At a time when decolonization, Indigenization, and critical race theories and methodologies are being developed, in particular, by bicultural, subaltern academics (Darder, 2015), it is important that white, western-born researchers learn to observe and listen apophatically to insights that have rarely been considered or valued in the past. As such, we need to not rush into these methodological spaces too quickly as history has shown how readily such work is then co-opted and recolonized. The work we must do and can do through Relational Critical Discourse Analysis, which is grounded in restorative justice principles and practices, creates space for the stories of participants, stories that are told using “ordinary” words that grow in meaning when joined with the stories of the researchers. When this happens, we move beyond pedagogies of deliberation where the context of the story-tellers is ignored and deemed unnecessary and instead engage in counter-narration pedagogies that challenge those of us with fixed, assumed positions to realize there are different ways of living and seeing the world (Gibson, 2020). This can then result in an interrogation of previous notions of success, as we discovered when using RCDA. Ultimately new worldviews can emerge (O’Reilly, 2019) that hopefully will include an understanding that “every worldview is a way of seeing, but also a way of not seeing” (Docherty, 2020).
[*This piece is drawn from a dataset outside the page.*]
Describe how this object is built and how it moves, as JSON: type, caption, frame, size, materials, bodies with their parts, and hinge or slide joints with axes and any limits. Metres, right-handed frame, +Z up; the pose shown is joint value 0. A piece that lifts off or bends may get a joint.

Relational Critical Discourse Analysis is a methodology that is significant particularly for researchers who are used to making assumptions about knowledge, used to researching the “other,” and used to being beneficiaries of the sacrifices of others. It is a methodology that draws on the truths inherent in restorative justice, prioritizes the voices ignored, unheard, or dissenting, and comes to accept discomfort and no final resolution/restoration but only a turning point in the story at this time (O’Reilly, 2019).